Return verbatim the inclusive range of lines running from the line that contains "bake_transform(piece)" to the line that contains "return piece, core". Omit every other line.

** START OF GIVEN MATERIAL **

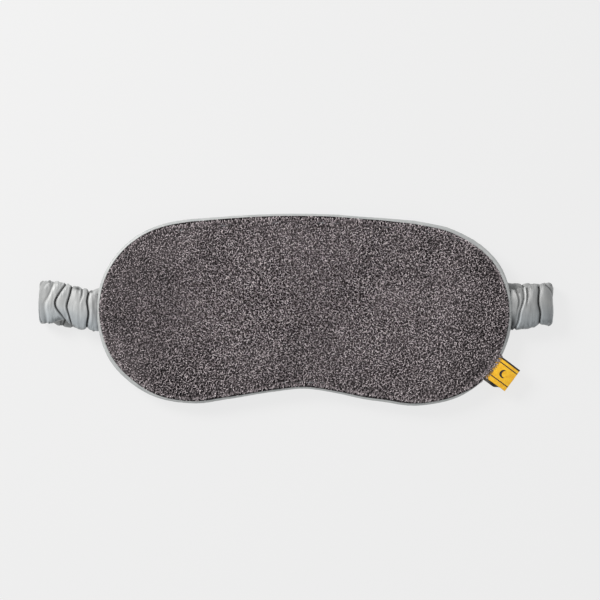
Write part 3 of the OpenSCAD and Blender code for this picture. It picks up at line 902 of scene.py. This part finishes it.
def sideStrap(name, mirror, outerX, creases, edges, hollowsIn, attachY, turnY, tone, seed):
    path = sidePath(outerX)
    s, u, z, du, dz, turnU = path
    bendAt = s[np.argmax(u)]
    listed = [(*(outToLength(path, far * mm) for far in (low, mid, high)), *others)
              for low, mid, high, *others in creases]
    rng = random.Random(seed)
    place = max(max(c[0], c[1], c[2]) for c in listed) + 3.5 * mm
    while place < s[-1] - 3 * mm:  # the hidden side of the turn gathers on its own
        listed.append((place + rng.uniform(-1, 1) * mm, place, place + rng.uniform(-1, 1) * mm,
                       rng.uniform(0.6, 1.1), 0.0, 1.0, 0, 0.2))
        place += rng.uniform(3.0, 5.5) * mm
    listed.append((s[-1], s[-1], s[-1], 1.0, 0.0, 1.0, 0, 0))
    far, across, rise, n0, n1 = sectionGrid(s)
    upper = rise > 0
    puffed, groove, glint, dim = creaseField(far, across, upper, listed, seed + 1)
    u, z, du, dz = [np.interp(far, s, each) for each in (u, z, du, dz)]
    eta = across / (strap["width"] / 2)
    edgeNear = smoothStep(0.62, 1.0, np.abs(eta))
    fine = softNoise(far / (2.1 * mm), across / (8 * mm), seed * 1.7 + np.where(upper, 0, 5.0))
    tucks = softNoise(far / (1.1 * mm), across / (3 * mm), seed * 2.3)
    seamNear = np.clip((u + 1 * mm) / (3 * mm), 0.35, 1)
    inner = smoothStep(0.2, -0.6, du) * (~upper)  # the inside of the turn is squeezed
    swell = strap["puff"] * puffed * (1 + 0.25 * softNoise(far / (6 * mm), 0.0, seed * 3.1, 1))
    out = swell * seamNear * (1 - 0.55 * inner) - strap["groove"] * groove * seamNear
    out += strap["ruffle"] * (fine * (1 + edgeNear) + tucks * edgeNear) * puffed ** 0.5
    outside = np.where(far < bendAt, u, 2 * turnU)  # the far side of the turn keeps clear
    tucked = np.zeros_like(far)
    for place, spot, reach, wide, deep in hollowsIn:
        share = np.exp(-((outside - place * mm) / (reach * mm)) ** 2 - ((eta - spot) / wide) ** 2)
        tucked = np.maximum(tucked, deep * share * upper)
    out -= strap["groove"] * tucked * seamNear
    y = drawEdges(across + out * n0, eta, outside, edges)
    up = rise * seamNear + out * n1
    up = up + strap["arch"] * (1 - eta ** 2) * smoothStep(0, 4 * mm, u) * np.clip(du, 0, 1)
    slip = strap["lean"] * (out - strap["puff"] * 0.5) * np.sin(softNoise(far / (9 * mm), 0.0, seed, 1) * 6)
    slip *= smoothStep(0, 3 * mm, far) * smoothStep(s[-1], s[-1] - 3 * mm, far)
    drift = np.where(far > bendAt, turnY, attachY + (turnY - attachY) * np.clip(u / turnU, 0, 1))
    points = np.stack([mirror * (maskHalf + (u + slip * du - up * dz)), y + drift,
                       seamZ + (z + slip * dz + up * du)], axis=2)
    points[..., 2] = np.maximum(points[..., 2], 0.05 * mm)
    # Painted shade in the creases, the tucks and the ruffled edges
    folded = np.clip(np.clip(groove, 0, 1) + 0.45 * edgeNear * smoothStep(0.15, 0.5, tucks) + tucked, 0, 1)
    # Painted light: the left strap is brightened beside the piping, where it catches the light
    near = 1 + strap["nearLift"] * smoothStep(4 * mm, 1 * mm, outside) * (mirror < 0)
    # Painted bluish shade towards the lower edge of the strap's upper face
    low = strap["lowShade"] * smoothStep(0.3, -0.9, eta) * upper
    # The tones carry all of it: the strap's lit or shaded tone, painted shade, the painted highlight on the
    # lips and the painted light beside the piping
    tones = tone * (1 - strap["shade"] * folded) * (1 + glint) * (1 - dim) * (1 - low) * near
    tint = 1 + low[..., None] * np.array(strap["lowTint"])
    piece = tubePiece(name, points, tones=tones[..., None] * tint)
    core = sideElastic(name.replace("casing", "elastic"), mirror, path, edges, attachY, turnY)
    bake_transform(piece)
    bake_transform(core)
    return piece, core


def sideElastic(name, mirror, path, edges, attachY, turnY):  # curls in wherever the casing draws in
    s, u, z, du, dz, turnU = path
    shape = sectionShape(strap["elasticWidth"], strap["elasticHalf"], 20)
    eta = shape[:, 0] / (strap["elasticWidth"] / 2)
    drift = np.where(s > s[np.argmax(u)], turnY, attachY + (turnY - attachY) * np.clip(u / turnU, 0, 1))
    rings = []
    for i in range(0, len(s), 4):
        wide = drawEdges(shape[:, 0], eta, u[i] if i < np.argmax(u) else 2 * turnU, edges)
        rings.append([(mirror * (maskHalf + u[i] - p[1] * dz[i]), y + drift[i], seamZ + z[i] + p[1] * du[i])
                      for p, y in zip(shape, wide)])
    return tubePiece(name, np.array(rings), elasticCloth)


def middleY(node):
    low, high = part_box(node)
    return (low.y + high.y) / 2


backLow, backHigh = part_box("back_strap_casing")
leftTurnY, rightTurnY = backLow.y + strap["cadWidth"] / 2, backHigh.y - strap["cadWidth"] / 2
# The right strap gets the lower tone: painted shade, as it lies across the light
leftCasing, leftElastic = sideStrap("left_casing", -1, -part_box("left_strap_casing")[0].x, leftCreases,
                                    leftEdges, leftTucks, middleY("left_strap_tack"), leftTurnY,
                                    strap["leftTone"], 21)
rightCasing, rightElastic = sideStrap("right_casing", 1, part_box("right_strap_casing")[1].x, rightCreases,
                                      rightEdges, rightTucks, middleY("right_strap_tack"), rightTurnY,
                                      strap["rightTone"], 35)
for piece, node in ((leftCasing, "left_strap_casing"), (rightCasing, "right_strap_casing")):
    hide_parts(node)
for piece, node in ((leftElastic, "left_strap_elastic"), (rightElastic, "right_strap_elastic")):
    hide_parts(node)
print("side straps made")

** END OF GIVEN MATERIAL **

● FULL OUTPUT:
    bake_transform(piece)
    bake_transform(core)
    return piece, core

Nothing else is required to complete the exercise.